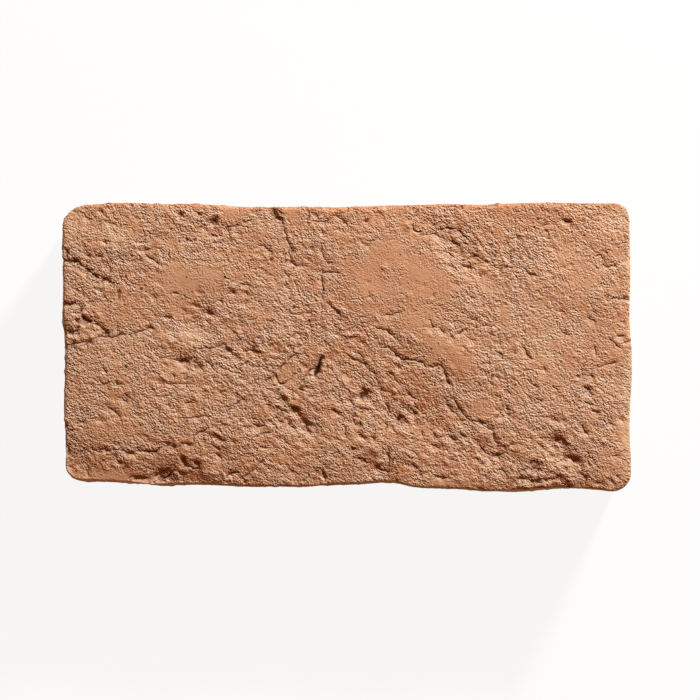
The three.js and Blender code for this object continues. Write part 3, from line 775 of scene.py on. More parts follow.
# %% A line through points, and the nearest place on it
TREMBLE_SIZE, TREMBLE_REACH = 2.1, 0.9  # mm


def smooth_path(points, steps=7):
    """The same Catmull-Rom curve as for the sides, through points in the plane, with a tremble."""
    points = np.asarray(points, float)
    share = np.linspace(-1, 1, steps * (len(points) - 1) + 1)
    path = np.stack([smooth_line(points[:, 0], share), smooth_line(points[:, 1], share)], 1)
    place = np.column_stack([path, np.full(len(path), THICKNESS)])
    tremble = np.stack([noise(place, TREMBLE_SIZE, seed) for seed in (31, 32)], 1)
    return path + TREMBLE_REACH * tremble


def nearest_on_path(places, path):
    """Nearest point of a line of straight pieces, how far along the line it is (0 to 1), and 1
    for a place to the left of the line or -1 for one to its right."""
    start, run = path[:-1], np.diff(path, axis=0)
    length = np.linalg.norm(run, axis=1)
    away = places[:, None] - start
    share = np.clip(np.sum(away * run, axis=2) / length**2, 0, 1)
    best = np.linalg.norm(away - share[..., None] * run, axis=2).argmin(1)
    here = np.arange(len(places))
    nearest = start[best] + share[here, best, None] * run[best]
    before = np.concatenate([[0], np.cumsum(length)[:-1]])
    along = (before[best] + share[here, best] * length[best]) / length.sum()
    across = run[best, 0] * away[here, best, 1] - run[best, 1] * away[here, best, 0]
    return nearest, along, np.sign(across)


wobble = smooth_path([(0, 0), (10, 0)])[:, 1]
print("a straight line strays by up to, mm:", round(float(np.abs(wobble).max()), 2))

# %% How deep a fold is around its line
FOLD_SHARE = 0.56  # of the depths above
FOLD_HALF, FOLD_LEAST = 0.42, 0.25  # half width: a share of the width, and a least part in mm
GENTLE_LIP = 2.5  # how much further the gentle side reaches
END_SHARE = 0.3  # of its depth that a fold keeps at its ends
END_RUN = 0.12  # the share of its length over which a fold opens at each end
GAPE_SHARE, GAPE_REACH = 0.85, 1.4  # of the depth, and mm on each side of the line
FAR_AWAY = 9.0  # mm, where no fold is near
# Size in mm, seed, mean, swing, least and most of the depth and of the gape along a fold.
DEPTH_WAVER = (2.3, 67, 0.9, 1.2, 0.15, 1.6)
GAPE_WAVER = (2.2, 66, 0.75, 1.3, 0.05, 1.5)


def fold_depths(folds, places, chosen):
    """The height that folds take off each chosen point, its distance to the nearest fold (less
    than nothing on its right), and how far that fold gapes. A fold falls off sharply on the
    side towards the lamp, and gently on the other."""
    cut, gape = np.zeros(len(places)), np.zeros(len(places))
    gap_to = np.full(len(places), FAR_AWAY)
    for width, depth, points in folds:
        path = smooth_path(points)
        reach = 2 * width + 1
        inside = (places > path.min(0) - reach) & (places < path.max(0) + reach)
        near = np.flatnonzero(chosen & inside.all(axis=1))
        if len(near) == 0:
            continue
        nearest, along, left = nearest_on_path(places[near], path)
        gap = np.linalg.norm(nearest - places[near], axis=1)
        far_side = (nearest - places[near]) @ LAMP_WAY[:2] / np.maximum(gap, 1e-6)
        gentle = 1 + GENTLE_LIP * np.clip(far_side, 0, 1)
        fade = END_SHARE + (1 - END_SHARE) * np.sqrt(np.maximum(np.sin(np.pi * along), 0))
        fade = fade * wavering(form[near], *DEPTH_WAVER)
        half = (FOLD_HALF * width * fade + FOLD_LEAST) * gentle
        shape = np.clip(1 - gap / half, 0, 1)
        cut[near] = np.minimum(cut[near], -FOLD_SHARE * depth * fade * shape)
        closer = gap < np.abs(gap_to[near])
        gap_to[near] = np.where(closer, gap * left, gap_to[near])
        ends = smooth_step(0, END_RUN, along) * smooth_step(0, END_RUN, 1 - along)
        torn_open = wavering(form[near], *GAPE_WAVER)
        opening = GAPE_SHARE * depth * ends * torn_open * min(1, GAPE_REACH / width)
        gape[near] = np.where(closer & (gap < GAPE_REACH), opening, gape[near])
    return cut, gap_to, gape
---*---
REQUIREMENT:
All of the data needs to be printed once more, exactly.

CORRECT OUTPUT:
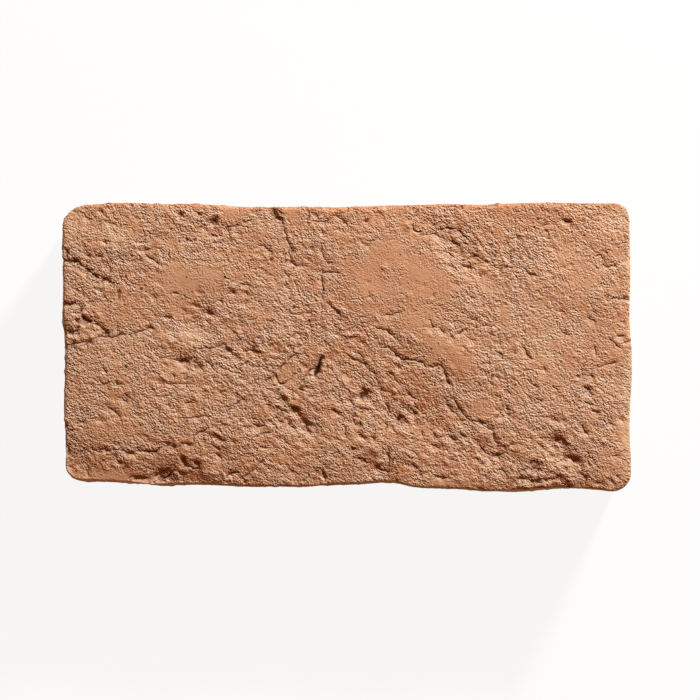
The three.js and Blender code for this object continues. Write part 3, from line 775 of scene.py on. More parts follow.
# %% A line through points, and the nearest place on it
TREMBLE_SIZE, TREMBLE_REACH = 2.1, 0.9  # mm


def smooth_path(points, steps=7):
    """The same Catmull-Rom curve as for the sides, through points in the plane, with a tremble."""
    points = np.asarray(points, float)
    share = np.linspace(-1, 1, steps * (len(points) - 1) + 1)
    path = np.stack([smooth_line(points[:, 0], share), smooth_line(points[:, 1], share)], 1)
    place = np.column_stack([path, np.full(len(path), THICKNESS)])
    tremble = np.stack([noise(place, TREMBLE_SIZE, seed) for seed in (31, 32)], 1)
    return path + TREMBLE_REACH * tremble


def nearest_on_path(places, path):
    """Nearest point of a line of straight pieces, how far along the line it is (0 to 1), and 1
    for a place to the left of the line or -1 for one to its right."""
    start, run = path[:-1], np.diff(path, axis=0)
    length = np.linalg.norm(run, axis=1)
    away = places[:, None] - start
    share = np.clip(np.sum(away * run, axis=2) / length**2, 0, 1)
    best = np.linalg.norm(away - share[..., None] * run, axis=2).argmin(1)
    here = np.arange(len(places))
    nearest = start[best] + share[here, best, None] * run[best]
    before = np.concatenate([[0], np.cumsum(length)[:-1]])
    along = (before[best] + share[here, best] * length[best]) / length.sum()
    across = run[best, 0] * away[here, best, 1] - run[best, 1] * away[here, best, 0]
    return nearest, along, np.sign(across)


wobble = smooth_path([(0, 0), (10, 0)])[:, 1]
print("a straight line strays by up to, mm:", round(float(np.abs(wobble).max()), 2))

# %% How deep a fold is around its line
FOLD_SHARE = 0.56  # of the depths above
FOLD_HALF, FOLD_LEAST = 0.42, 0.25  # half width: a share of the width, and a least part in mm
GENTLE_LIP = 2.5  # how much further the gentle side reaches
END_SHARE = 0.3  # of its depth that a fold keeps at its ends
END_RUN = 0.12  # the share of its length over which a fold opens at each end
GAPE_SHARE, GAPE_REACH = 0.85, 1.4  # of the depth, and mm on each side of the line
FAR_AWAY = 9.0  # mm, where no fold is near
# Size in mm, seed, mean, swing, least and most of the depth and of the gape along a fold.
DEPTH_WAVER = (2.3, 67, 0.9, 1.2, 0.15, 1.6)
GAPE_WAVER = (2.2, 66, 0.75, 1.3, 0.05, 1.5)


def fold_depths(folds, places, chosen):
    """The height that folds take off each chosen point, its distance to the nearest fold (less
    than nothing on its right), and how far that fold gapes. A fold falls off sharply on the
    side towards the lamp, and gently on the other."""
    cut, gape = np.zeros(len(places)), np.zeros(len(places))
    gap_to = np.full(len(places), FAR_AWAY)
    for width, depth, points in folds:
        path = smooth_path(points)
        reach = 2 * width + 1
        inside = (places > path.min(0) - reach) & (places < path.max(0) + reach)
        near = np.flatnonzero(chosen & inside.all(axis=1))
        if len(near) == 0:
            continue
        nearest, along, left = nearest_on_path(places[near], path)
        gap = np.linalg.norm(nearest - places[near], axis=1)
        far_side = (nearest - places[near]) @ LAMP_WAY[:2] / np.maximum(gap, 1e-6)
        gentle = 1 + GENTLE_LIP * np.clip(far_side, 0, 1)
        fade = END_SHARE + (1 - END_SHARE) * np.sqrt(np.maximum(np.sin(np.pi * along), 0))
        fade = fade * wavering(form[near], *DEPTH_WAVER)
        half = (FOLD_HALF * width * fade + FOLD_LEAST) * gentle
        shape = np.clip(1 - gap / half, 0, 1)
        cut[near] = np.minimum(cut[near], -FOLD_SHARE * depth * fade * shape)
        closer = gap < np.abs(gap_to[near])
        gap_to[near] = np.where(closer, gap * left, gap_to[near])
        ends = smooth_step(0, END_RUN, along) * smooth_step(0, END_RUN, 1 - along)
        torn_open = wavering(form[near], *GAPE_WAVER)
        opening = GAPE_SHARE * depth * ends * torn_open * min(1, GAPE_REACH / width)
        gape[near] = np.where(closer & (gap < GAPE_REACH), opening, gape[near])
    return cut, gap_to, gape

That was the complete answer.